■ **Data**:
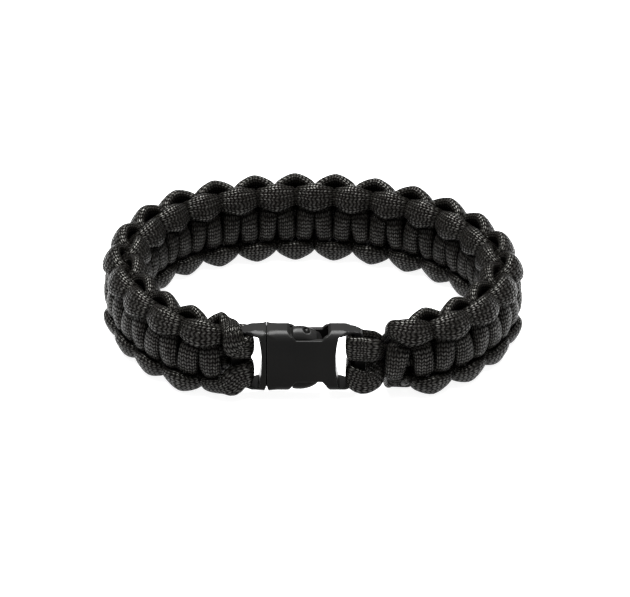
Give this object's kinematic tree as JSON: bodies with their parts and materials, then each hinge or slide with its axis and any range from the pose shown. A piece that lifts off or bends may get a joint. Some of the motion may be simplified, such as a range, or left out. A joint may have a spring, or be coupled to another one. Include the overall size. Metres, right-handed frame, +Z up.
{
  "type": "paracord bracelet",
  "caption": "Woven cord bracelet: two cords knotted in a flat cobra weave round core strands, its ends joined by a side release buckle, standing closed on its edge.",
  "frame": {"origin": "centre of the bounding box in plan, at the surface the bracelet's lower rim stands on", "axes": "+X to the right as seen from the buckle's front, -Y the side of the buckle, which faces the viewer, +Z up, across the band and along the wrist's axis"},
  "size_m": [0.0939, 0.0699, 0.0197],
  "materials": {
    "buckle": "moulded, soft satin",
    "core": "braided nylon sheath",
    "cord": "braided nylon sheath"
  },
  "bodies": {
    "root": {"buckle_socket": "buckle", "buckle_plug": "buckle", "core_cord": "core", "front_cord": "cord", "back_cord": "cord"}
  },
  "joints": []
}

■ **Objective**: Output all of the data again, exactly.

■ **Answer for the task**:
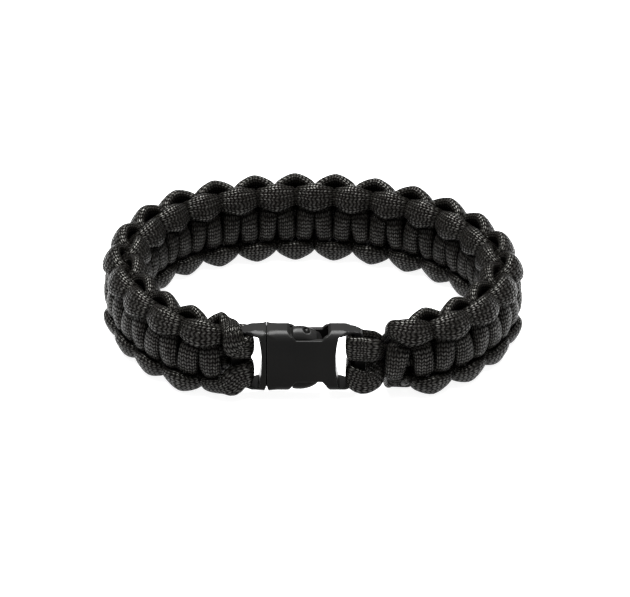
Give this object's kinematic tree as JSON: bodies with their parts and materials, then each hinge or slide with its axis and any range from the pose shown. A piece that lifts off or bends may get a joint. Some of the motion may be simplified, such as a range, or left out. A joint may have a spring, or be coupled to another one. Include the overall size. Metres, right-handed frame, +Z up.
{
  "type": "paracord bracelet",
  "caption": "Woven cord bracelet: two cords knotted in a flat cobra weave round core strands, its ends joined by a side release buckle, standing closed on its edge.",
  "frame": {"origin": "centre of the bounding box in plan, at the surface the bracelet's lower rim stands on", "axes": "+X to the right as seen from the buckle's front, -Y the side of the buckle, which faces the viewer, +Z up, across the band and along the wrist's axis"},
  "size_m": [0.0939, 0.0699, 0.0197],
  "materials": {
    "buckle": "moulded, soft satin",
    "core": "braided nylon sheath",
    "cord": "braided nylon sheath"
  },
  "bodies": {
    "root": {"buckle_socket": "buckle", "buckle_plug": "buckle", "core_cord": "core", "front_cord": "cord", "back_cord": "cord"}
  },
  "joints": []
}